Retype word for word the lines lying between the line containing "obj.matrix_world = Matrix.Identity(4)" and the line containing "# brass. Its", together with those two lines themselves, and nothing besides.

SOURCE EXCERPT:
————

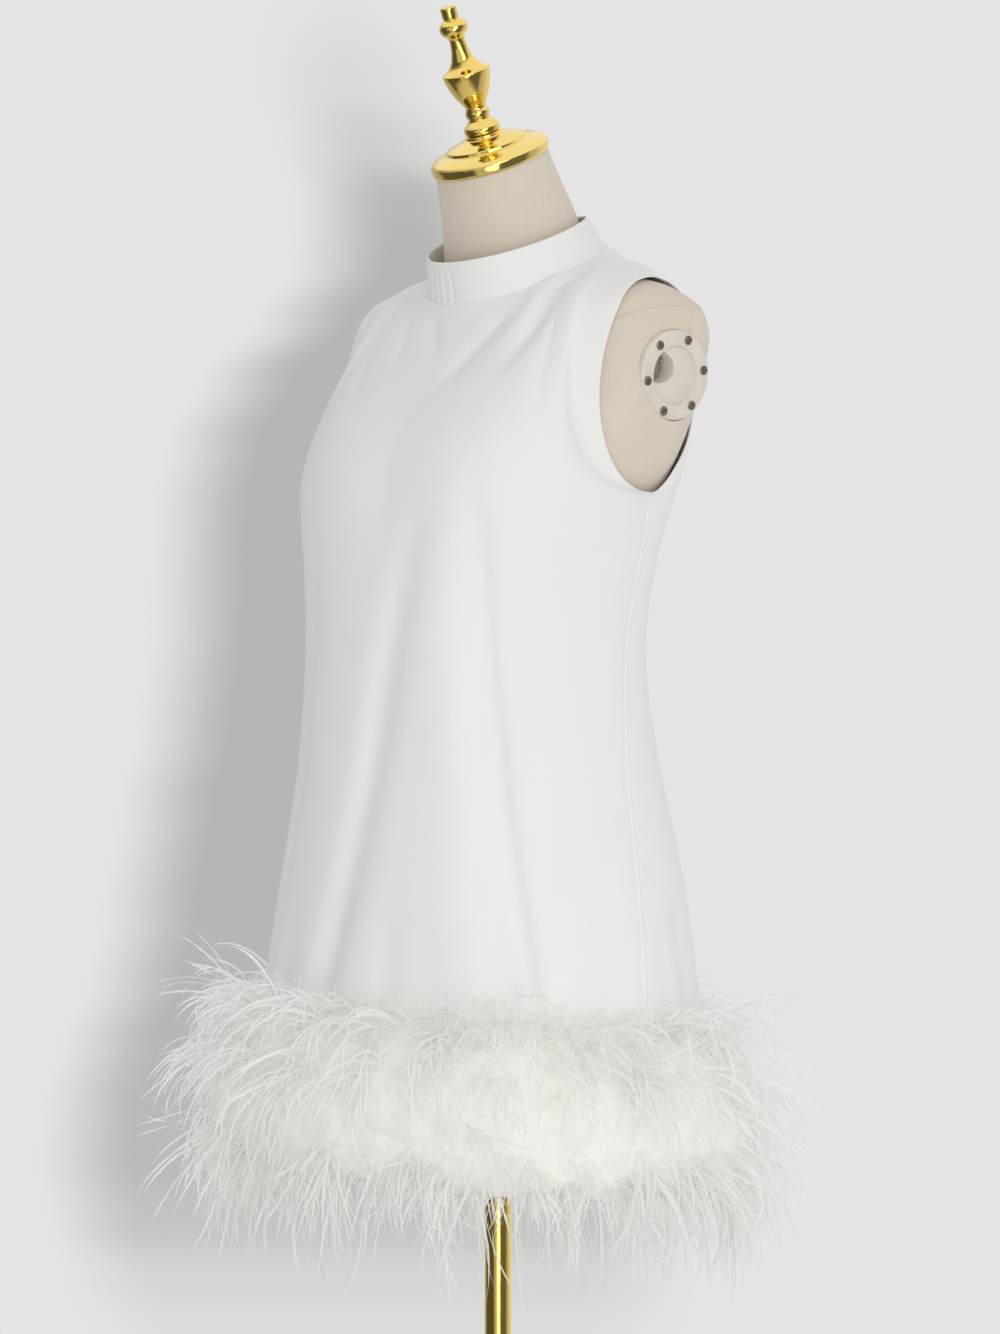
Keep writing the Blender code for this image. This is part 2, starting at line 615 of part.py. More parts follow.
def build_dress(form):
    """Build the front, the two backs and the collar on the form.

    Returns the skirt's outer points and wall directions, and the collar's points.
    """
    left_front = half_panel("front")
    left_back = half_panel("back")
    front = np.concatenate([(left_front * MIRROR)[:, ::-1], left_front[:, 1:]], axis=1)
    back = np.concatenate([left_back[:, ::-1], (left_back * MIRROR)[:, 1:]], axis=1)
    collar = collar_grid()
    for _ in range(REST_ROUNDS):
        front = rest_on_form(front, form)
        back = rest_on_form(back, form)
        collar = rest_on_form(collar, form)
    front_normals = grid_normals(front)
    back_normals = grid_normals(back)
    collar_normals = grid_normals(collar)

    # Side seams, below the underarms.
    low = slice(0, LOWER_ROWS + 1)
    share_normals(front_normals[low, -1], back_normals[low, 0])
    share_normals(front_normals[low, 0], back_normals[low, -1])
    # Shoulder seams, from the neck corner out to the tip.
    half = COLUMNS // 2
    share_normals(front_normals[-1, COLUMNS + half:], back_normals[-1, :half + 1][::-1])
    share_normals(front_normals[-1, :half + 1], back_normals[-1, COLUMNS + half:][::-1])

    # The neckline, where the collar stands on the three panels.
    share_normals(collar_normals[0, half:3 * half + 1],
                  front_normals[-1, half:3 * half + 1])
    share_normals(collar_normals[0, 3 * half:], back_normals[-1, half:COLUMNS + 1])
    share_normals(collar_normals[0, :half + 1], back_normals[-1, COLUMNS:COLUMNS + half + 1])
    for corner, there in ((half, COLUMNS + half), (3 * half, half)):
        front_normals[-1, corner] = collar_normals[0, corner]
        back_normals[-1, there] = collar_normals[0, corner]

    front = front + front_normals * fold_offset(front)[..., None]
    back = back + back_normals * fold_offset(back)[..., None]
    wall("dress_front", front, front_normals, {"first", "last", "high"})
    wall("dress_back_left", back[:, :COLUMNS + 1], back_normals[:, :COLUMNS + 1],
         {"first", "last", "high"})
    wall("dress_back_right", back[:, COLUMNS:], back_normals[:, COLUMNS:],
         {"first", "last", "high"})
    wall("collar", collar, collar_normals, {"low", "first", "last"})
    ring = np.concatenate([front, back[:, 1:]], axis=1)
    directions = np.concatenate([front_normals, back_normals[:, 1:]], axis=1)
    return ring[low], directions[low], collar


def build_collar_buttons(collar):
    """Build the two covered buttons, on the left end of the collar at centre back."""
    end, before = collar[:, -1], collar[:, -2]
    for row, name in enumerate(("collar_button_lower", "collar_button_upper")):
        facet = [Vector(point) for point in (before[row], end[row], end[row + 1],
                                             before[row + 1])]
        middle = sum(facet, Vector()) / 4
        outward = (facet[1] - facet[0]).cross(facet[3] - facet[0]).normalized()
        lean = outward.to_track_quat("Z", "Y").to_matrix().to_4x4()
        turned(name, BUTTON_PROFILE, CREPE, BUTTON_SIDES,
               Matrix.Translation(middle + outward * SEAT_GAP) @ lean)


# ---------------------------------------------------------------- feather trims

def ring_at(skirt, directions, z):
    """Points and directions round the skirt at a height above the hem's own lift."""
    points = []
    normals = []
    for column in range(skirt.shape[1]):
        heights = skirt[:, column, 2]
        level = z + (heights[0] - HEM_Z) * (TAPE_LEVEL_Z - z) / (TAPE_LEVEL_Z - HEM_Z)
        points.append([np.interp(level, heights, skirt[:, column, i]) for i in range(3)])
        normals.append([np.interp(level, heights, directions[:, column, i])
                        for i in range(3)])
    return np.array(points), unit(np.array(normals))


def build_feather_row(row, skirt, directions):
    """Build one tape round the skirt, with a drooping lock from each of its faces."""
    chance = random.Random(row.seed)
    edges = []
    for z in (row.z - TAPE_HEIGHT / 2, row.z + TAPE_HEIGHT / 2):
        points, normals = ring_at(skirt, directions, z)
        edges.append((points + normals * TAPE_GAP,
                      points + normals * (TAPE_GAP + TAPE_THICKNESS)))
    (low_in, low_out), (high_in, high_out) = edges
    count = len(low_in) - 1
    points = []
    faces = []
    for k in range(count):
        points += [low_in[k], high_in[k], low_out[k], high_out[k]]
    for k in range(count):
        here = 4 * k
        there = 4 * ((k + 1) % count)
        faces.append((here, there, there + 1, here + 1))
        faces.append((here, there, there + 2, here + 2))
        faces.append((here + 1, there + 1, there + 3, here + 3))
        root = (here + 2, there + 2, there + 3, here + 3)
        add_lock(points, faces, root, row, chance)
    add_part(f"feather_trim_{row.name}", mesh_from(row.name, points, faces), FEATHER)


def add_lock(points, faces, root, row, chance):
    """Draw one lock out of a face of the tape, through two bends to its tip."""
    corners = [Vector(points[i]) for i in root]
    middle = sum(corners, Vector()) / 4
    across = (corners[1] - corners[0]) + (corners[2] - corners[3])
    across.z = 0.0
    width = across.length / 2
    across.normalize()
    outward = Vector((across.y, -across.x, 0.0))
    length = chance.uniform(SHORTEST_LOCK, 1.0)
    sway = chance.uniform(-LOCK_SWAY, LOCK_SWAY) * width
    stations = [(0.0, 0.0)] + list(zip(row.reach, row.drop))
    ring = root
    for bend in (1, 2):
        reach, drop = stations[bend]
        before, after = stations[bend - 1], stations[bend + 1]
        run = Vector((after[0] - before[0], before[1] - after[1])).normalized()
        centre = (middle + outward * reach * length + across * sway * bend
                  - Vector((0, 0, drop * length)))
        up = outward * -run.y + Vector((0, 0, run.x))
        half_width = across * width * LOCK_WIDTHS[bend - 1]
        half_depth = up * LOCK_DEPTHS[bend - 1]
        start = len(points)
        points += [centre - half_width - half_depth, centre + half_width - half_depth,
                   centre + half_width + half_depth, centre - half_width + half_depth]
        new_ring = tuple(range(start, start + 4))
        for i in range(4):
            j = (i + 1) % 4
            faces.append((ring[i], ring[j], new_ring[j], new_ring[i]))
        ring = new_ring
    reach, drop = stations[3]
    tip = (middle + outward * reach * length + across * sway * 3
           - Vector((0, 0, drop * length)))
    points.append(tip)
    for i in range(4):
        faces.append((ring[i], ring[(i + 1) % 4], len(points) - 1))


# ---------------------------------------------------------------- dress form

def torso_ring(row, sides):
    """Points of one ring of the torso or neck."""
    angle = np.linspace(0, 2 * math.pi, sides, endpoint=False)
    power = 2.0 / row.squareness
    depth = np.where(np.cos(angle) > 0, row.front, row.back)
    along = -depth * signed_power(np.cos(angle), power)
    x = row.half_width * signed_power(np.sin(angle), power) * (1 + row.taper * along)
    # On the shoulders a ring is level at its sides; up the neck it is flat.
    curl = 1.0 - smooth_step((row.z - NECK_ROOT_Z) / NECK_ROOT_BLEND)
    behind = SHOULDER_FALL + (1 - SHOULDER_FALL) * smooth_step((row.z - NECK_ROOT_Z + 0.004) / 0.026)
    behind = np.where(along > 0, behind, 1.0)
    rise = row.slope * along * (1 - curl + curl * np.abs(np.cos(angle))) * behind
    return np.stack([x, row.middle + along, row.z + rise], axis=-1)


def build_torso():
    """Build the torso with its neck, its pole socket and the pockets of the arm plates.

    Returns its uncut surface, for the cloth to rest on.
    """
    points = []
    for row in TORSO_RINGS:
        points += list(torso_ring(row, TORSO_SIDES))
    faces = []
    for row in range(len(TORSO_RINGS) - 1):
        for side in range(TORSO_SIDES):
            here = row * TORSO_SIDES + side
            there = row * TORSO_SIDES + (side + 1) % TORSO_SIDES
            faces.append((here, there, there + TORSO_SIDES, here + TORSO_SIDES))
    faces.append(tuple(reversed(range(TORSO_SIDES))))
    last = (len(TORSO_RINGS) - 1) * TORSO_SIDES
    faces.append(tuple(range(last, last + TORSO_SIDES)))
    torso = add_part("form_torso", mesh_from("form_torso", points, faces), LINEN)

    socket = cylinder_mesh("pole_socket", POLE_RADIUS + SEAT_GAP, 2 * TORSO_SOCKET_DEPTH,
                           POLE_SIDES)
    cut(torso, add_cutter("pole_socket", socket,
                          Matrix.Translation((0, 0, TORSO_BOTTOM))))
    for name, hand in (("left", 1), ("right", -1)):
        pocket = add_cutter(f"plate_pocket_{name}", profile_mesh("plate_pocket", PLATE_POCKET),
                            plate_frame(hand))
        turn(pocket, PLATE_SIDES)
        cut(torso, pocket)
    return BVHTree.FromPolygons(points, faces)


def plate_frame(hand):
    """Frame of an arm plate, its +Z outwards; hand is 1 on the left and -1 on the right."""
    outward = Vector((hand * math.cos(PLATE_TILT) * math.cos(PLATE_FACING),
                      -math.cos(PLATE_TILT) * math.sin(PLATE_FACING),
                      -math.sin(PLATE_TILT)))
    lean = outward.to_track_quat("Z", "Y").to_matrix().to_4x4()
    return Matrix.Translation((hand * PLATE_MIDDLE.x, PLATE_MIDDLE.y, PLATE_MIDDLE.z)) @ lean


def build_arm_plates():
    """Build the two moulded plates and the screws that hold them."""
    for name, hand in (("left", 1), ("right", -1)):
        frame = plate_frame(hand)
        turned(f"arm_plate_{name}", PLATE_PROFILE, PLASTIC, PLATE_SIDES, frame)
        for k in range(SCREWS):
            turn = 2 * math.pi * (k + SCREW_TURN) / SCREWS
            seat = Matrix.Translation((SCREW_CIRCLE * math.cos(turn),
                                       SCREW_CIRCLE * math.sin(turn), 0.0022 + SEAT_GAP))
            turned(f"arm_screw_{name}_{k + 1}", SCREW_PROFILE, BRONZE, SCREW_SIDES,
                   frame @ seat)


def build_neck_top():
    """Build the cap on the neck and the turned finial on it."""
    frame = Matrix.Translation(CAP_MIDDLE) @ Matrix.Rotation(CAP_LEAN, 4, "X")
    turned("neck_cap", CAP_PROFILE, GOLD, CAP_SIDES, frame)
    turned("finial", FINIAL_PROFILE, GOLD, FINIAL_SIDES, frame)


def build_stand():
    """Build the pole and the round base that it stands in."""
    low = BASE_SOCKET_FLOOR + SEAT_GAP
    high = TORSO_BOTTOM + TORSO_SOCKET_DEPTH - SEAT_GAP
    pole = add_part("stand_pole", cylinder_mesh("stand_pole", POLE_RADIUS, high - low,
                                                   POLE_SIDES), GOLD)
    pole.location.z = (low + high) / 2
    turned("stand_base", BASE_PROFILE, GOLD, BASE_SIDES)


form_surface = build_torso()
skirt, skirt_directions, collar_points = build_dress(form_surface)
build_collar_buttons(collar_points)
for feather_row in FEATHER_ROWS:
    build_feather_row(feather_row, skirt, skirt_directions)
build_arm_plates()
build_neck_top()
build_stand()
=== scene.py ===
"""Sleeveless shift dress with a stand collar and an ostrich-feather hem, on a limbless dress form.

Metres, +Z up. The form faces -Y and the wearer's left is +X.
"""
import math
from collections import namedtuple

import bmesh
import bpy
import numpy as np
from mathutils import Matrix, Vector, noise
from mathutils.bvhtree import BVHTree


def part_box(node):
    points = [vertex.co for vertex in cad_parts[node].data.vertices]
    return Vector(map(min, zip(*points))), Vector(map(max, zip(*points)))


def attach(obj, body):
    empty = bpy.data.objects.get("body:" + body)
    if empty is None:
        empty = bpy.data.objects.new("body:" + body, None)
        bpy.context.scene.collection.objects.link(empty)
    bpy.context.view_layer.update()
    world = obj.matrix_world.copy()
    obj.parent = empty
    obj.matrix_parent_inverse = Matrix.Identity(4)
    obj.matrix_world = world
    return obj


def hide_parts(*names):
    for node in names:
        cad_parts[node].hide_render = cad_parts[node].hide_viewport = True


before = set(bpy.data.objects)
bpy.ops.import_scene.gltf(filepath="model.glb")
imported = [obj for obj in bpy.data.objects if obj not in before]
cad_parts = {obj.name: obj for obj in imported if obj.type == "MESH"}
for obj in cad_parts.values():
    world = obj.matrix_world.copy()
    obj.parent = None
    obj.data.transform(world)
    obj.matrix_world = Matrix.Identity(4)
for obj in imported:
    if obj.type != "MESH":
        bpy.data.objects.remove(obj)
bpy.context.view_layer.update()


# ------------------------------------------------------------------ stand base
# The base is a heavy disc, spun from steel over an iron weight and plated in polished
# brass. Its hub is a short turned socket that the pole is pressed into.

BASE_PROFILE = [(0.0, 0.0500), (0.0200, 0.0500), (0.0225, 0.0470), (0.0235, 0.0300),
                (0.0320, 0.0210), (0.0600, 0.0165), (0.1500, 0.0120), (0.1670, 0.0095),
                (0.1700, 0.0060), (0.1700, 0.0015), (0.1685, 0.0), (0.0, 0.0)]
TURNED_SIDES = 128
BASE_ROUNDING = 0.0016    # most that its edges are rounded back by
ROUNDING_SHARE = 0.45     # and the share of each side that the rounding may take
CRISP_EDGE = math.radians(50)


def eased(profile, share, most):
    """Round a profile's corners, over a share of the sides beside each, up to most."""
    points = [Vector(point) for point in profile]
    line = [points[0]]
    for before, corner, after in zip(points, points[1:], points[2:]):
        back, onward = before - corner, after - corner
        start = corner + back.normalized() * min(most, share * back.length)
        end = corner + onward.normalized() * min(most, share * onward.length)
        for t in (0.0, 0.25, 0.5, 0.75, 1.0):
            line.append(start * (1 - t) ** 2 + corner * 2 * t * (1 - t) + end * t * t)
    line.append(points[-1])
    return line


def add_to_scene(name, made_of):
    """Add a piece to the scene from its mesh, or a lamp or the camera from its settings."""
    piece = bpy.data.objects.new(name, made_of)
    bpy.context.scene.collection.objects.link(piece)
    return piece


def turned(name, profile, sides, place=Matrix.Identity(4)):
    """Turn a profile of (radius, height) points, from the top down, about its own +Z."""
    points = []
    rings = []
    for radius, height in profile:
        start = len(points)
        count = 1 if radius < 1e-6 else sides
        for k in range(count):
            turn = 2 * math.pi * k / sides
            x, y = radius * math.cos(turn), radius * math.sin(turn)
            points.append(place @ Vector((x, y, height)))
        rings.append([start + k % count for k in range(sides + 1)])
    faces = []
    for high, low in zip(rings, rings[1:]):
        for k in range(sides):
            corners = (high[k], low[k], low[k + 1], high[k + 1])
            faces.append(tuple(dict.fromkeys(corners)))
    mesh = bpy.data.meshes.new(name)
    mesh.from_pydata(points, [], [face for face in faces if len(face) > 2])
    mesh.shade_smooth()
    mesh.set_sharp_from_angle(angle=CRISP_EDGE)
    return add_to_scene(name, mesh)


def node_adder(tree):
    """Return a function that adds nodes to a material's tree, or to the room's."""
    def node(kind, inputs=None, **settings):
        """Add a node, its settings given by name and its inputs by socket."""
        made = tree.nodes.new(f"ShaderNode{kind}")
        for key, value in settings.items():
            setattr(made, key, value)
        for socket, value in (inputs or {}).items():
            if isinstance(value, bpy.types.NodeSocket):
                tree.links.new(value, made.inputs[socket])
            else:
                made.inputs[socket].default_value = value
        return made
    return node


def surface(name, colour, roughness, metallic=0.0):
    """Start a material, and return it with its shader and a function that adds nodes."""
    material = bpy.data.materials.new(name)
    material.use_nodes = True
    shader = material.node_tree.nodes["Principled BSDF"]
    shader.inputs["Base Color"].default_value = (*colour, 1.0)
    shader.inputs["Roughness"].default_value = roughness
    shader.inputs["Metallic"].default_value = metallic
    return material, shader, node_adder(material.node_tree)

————

SOLUTION TO THIS TASK:
    obj.matrix_world = Matrix.Identity(4)
for obj in imported:
    if obj.type != "MESH":
        bpy.data.objects.remove(obj)
bpy.context.view_layer.update()


# ------------------------------------------------------------------ stand base
# The base is a heavy disc, spun from steel over an iron weight and plated in polished
# brass. Its hub is a short turned socket that the pole is pressed into.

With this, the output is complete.